Data block
*****

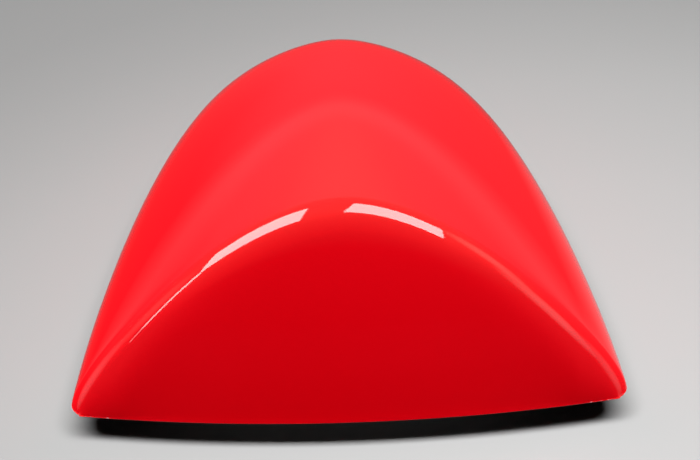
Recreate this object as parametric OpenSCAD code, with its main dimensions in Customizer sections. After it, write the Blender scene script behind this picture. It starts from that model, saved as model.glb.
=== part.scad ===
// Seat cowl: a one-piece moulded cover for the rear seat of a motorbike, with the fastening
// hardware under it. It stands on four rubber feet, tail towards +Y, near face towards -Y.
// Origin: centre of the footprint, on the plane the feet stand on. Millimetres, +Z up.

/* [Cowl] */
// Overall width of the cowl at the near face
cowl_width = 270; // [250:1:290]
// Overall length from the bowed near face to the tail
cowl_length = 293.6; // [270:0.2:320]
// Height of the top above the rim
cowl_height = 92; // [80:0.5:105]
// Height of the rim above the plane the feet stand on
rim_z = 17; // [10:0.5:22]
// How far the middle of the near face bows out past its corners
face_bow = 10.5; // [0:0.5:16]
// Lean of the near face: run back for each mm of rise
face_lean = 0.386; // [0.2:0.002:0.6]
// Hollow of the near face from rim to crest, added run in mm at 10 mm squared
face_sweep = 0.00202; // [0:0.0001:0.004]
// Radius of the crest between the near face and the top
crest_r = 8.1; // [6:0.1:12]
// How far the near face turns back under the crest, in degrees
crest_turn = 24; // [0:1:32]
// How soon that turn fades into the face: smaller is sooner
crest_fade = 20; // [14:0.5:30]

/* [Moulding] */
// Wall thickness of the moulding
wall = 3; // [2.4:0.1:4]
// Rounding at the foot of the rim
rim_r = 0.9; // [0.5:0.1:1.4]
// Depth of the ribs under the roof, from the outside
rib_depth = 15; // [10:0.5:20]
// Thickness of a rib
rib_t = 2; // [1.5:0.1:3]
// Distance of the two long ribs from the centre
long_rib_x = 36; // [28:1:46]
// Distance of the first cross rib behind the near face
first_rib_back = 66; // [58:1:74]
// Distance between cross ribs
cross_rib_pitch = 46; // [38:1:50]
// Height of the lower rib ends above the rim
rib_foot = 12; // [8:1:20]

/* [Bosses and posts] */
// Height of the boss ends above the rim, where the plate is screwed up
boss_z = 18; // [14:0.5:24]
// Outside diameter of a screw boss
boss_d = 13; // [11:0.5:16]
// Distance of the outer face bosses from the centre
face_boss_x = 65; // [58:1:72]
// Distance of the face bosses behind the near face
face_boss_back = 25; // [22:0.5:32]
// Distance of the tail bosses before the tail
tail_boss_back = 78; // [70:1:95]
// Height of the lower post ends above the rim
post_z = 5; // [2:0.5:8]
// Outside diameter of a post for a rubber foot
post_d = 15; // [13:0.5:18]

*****

Aim
Give back each line above precisely as it stands.

Task result
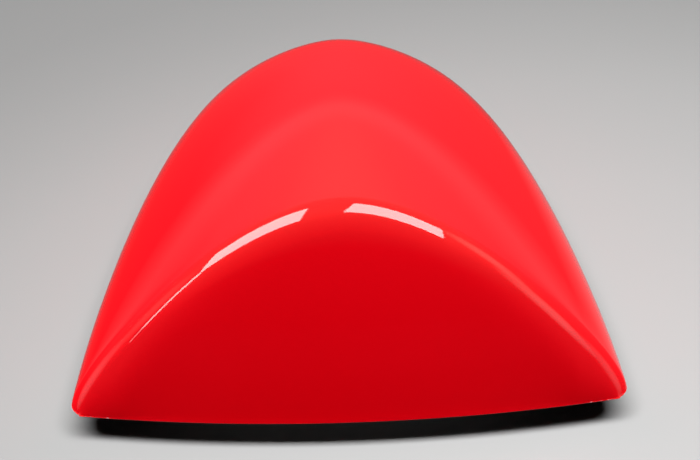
Recreate this object as parametric OpenSCAD code, with its main dimensions in Customizer sections. After it, write the Blender scene script behind this picture. It starts from that model, saved as model.glb.
=== part.scad ===
// Seat cowl: a one-piece moulded cover for the rear seat of a motorbike, with the fastening
// hardware under it. It stands on four rubber feet, tail towards +Y, near face towards -Y.
// Origin: centre of the footprint, on the plane the feet stand on. Millimetres, +Z up.

/* [Cowl] */
// Overall width of the cowl at the near face
cowl_width = 270; // [250:1:290]
// Overall length from the bowed near face to the tail
cowl_length = 293.6; // [270:0.2:320]
// Height of the top above the rim
cowl_height = 92; // [80:0.5:105]
// Height of the rim above the plane the feet stand on
rim_z = 17; // [10:0.5:22]
// How far the middle of the near face bows out past its corners
face_bow = 10.5; // [0:0.5:16]
// Lean of the near face: run back for each mm of rise
face_lean = 0.386; // [0.2:0.002:0.6]
// Hollow of the near face from rim to crest, added run in mm at 10 mm squared
face_sweep = 0.00202; // [0:0.0001:0.004]
// Radius of the crest between the near face and the top
crest_r = 8.1; // [6:0.1:12]
// How far the near face turns back under the crest, in degrees
crest_turn = 24; // [0:1:32]
// How soon that turn fades into the face: smaller is sooner
crest_fade = 20; // [14:0.5:30]

/* [Moulding] */
// Wall thickness of the moulding
wall = 3; // [2.4:0.1:4]
// Rounding at the foot of the rim
rim_r = 0.9; // [0.5:0.1:1.4]
// Depth of the ribs under the roof, from the outside
rib_depth = 15; // [10:0.5:20]
// Thickness of a rib
rib_t = 2; // [1.5:0.1:3]
// Distance of the two long ribs from the centre
long_rib_x = 36; // [28:1:46]
// Distance of the first cross rib behind the near face
first_rib_back = 66; // [58:1:74]
// Distance between cross ribs
cross_rib_pitch = 46; // [38:1:50]
// Height of the lower rib ends above the rim
rib_foot = 12; // [8:1:20]

/* [Bosses and posts] */
// Height of the boss ends above the rim, where the plate is screwed up
boss_z = 18; // [14:0.5:24]
// Outside diameter of a screw boss
boss_d = 13; // [11:0.5:16]
// Distance of the outer face bosses from the centre
face_boss_x = 65; // [58:1:72]
// Distance of the face bosses behind the near face
face_boss_back = 25; // [22:0.5:32]
// Distance of the tail bosses before the tail
tail_boss_back = 78; // [70:1:95]
// Height of the lower post ends above the rim
post_z = 5; // [2:0.5:8]
// Outside diameter of a post for a rubber foot
post_d = 15; // [13:0.5:18]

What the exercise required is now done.